Any other useful water tips about how to 'reuse' water would be greatly appreciated. 

Thank you,


----------



## NKAWTG (Feb 14, 2017)

You could use the leftover water to water your vegetable garden.
Water your livestock, if any.
If fuel isn't an issue, you could distill the leftover water.


----------



## jim-henscheli (May 4, 2015)

I lived in a camper for several years, then an RV and now a boat, so reusing water is not new to me. The ways that you can reuse "ry" water are only limited by your noggin, but your noggin is limited by your mits(hands) and in this case, resources. I would spend time developing your own sustainable filter, one that tackles dirt/grease/big shitt (up to 2mm) out of your water, something that is easy to replace i.e. Sand and gravel.
This way your not limited to using "dirty" water.


----------



## mikhailfrankovich (Jun 28, 2017)

Thanks, Jim. 

How would you build a sustainable filter? Any recommendations?


----------



## Back Pack Hack (Sep 15, 2016)

NKAWTG said:


> ............. you could distill the leftover water.

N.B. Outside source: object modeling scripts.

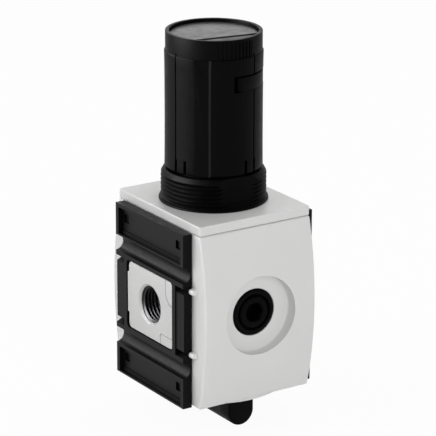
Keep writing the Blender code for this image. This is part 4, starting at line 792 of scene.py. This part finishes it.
def make_gauge_plug(name, end):
    """Plug with a shouldered head, a ring groove in its face and a hex socket."""
    axis = (0, 0, PORT_Z)
    groove_out, groove_foot_out, groove_foot_in, groove_in = PLUG_GROOVE
    crown = PLUG_FACE + 0.3 * MM
    groove_floor = PLUG_FACE - PLUG_GROOVE_DEPTH
    head = [(0, PLUG_TIP), (PLUG_SHANK, PLUG_TIP, 0.3 * MM), (PLUG_SHANK, PLUG_NECK_IN),
            (PLUG_NECK, PLUG_NECK_IN), (PLUG_NECK, PLUG_NECK_OUT), (PLUG_SHANK, PLUG_NECK_OUT),
            (PLUG_SHANK, PLUG_SHOULDER), (PLUG_RADIUS, PLUG_SHOULDER),
            (PLUG_RADIUS, PLUG_FACE - 0.5 * MM, 0.1 * MM), (PLUG_CROWN, PLUG_FACE, 0.2 * MM),
            (groove_out, PLUG_FACE, 0.1 * MM), (groove_foot_out, groove_floor), (groove_foot_in, groove_floor),
            (groove_in, crown, 0.9 * MM), (0, crown)]
    plug = turned(head, SMOOTH, "Y", axis, end)
    plug = carve(plug, slab(hexagon(PLUG_KEY, (0, PORT_Z)),
                            *span(end, PLUG_FACE - PLUG_KEY_DEPTH, PLUG_FACE + PAST), "Y"))
    mouth = [(0, PLUG_FACE - 0.3 * MM), (3.0 * MM, PLUG_FACE - 0.3 * MM), (3.5 * MM, crown),
             (3.7 * MM, PLUG_FACE + 0.5 * MM), (0, PLUG_FACE + 0.5 * MM)]
    plug = carve(plug, turned(mouth, MEDIUM, "Y", axis, end))
    dress(name + "_plug", plug, black_fine, "root", [name + "_gauge_plug"])


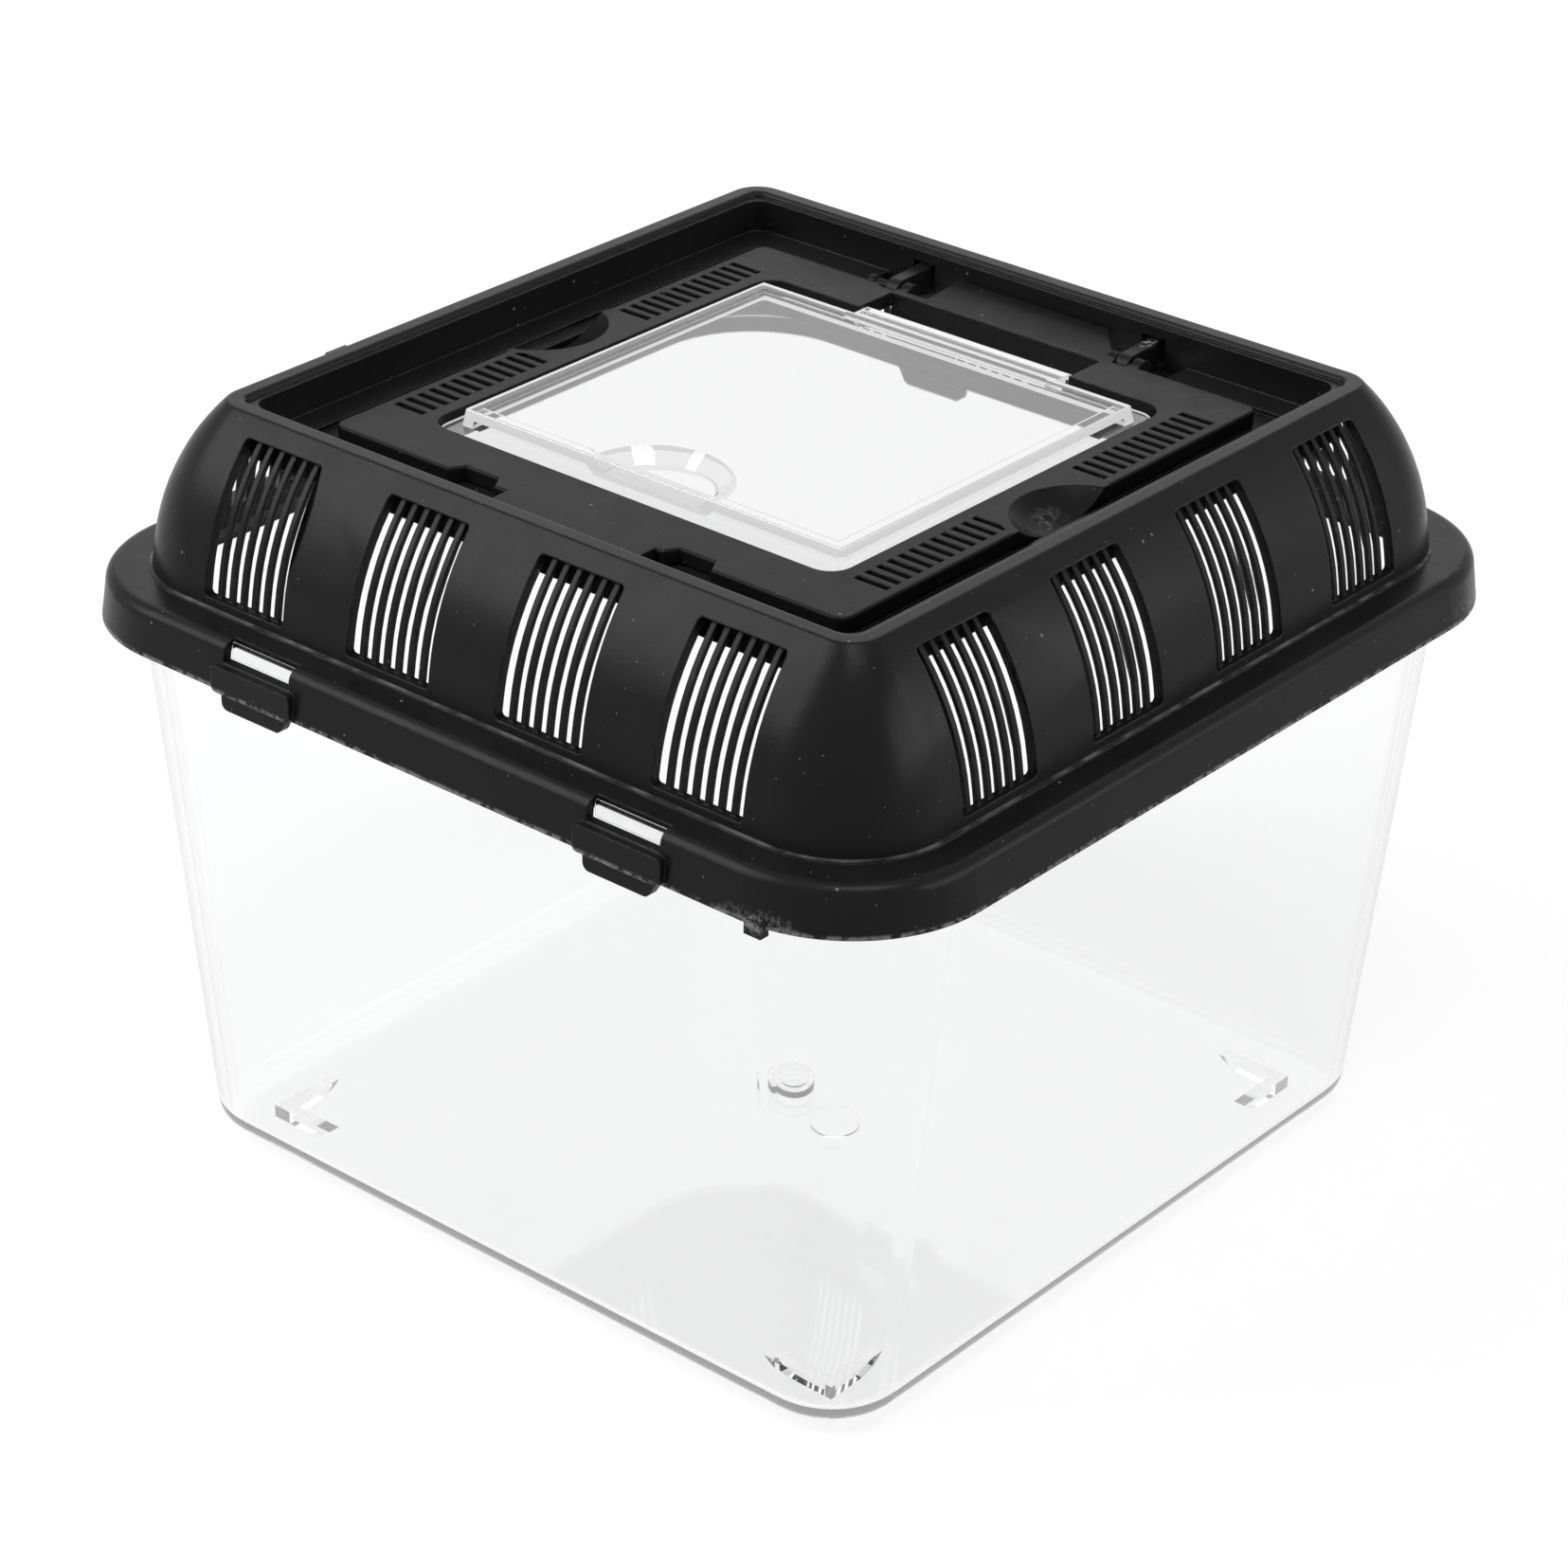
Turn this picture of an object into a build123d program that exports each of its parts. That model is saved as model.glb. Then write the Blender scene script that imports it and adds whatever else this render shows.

Something that has been proven on the ISS. Even with urine.


----------



## Ragnarök (Aug 4, 2014)

mikhailfrankovich said:


> Good afternoon, all.
> 
> I have a question regarding the efficient use of water. We have two portable Life Straws, as well as a family Life Straw that can filter up to 18,000 litres, so I am fairly comfortable with being able to obtain potable water.
> 
> ...


You could make a vent on your pot lid that collects the evaporated water into a chamber that produces precipitation. You could soak the pasta before before heating it up. Soak it in an airtight container to prevent moisture loss.

If water is so scarce I have to worry about life and death I will not bathe until the next rain comes. Stock up on sanitary wipes now.


----------



## Stick (Sep 29, 2014)

Oboy. Garden in five gallon buckets. I actually have watermelon this year unless something gets into it. Tomatoes, cucumbers, lettuce, broccoli, onions. I use about two and a half gallons of water to shower when needed, with either a Zodi hand-pumped shower and/or another one that plugs into a laptop to charge, has a pump at one end and a shower head at the other end, five gallon bucket again. That's in the winter. Get wet, shut off the water, get soapy, rinse. For a real treat, use five gallons, what the heck. Excess drains out through a pipe to the five gallon bucket garden. OK. There IS one bath tub garden, as well, but that's new this year and still experimental, though the prototype sure looks good. In summer, I use a hundred feet of black garden hose for showers. If it is too hot to shower with, as is often the case, I run off the scalding hot water and do a load of dishes, maybe rinse out some skivvies and a t shirt, until there is cool enough water to shower. Just a couple of years ago, I was still showering with a canteen cup, and hauling all my water in five gallon jugs. Just parked another hundred gallons up on the hill to run into my holding drums (four fifty gallon barrels on a pallet platform uphill for gravity feed) in the morning when it's cool. I was in town for the Independence Day parade and picnic, so hooked up the trailer and brought back some water. I'm looking for a bigger tank for that trailer, but I do so want a 1872 Open Top Navy .38.


----------